Commercial reception
Up to July 30, 2014, the song had sold 58,000 copies.

Critical reception
Alanna Conaway of Roughstock gave the single a positive review, stating that it is likely to add another huge hit to the band's ten number one hits and that it was one of the best singles of 2014. Jon Freeman of Country Weekly rated it "B+", praising the Southern rock influences of the production and the "impressionistic metaphors" of the lyric, but adding, "It also comes with a challenging, rangy melody that exposes some of the typically solid Zac's weaknesses as a vocalist.

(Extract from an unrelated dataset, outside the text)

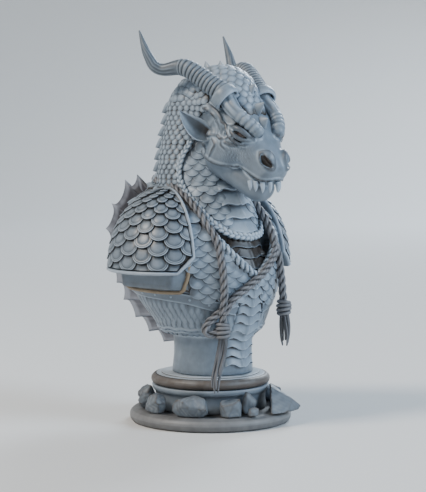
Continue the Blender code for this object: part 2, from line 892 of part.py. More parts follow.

But the band's musicianship is as impressive as ever."

Music video
The music video was directed by Cole Cassell and was premiered in July 2014.

Chart performance
"All Alright" debuted at number 53 on the U.S. Billboard Country Airplay chart for the week of May 10, 2014 and at number 44 on the U.S. Billboard Hot Country Songs chart for the week of May 31, 2014. The song peaked at number 17 on Country Airplay.

Year-end charts

References

2013 songs
2014 singles
Zac Brown Band songs
Songs written by Eric Church
Songs written by John Driskell Hopkins
Songs written by Zac Brown
Songs written by Wyatt Durrette (songwriter)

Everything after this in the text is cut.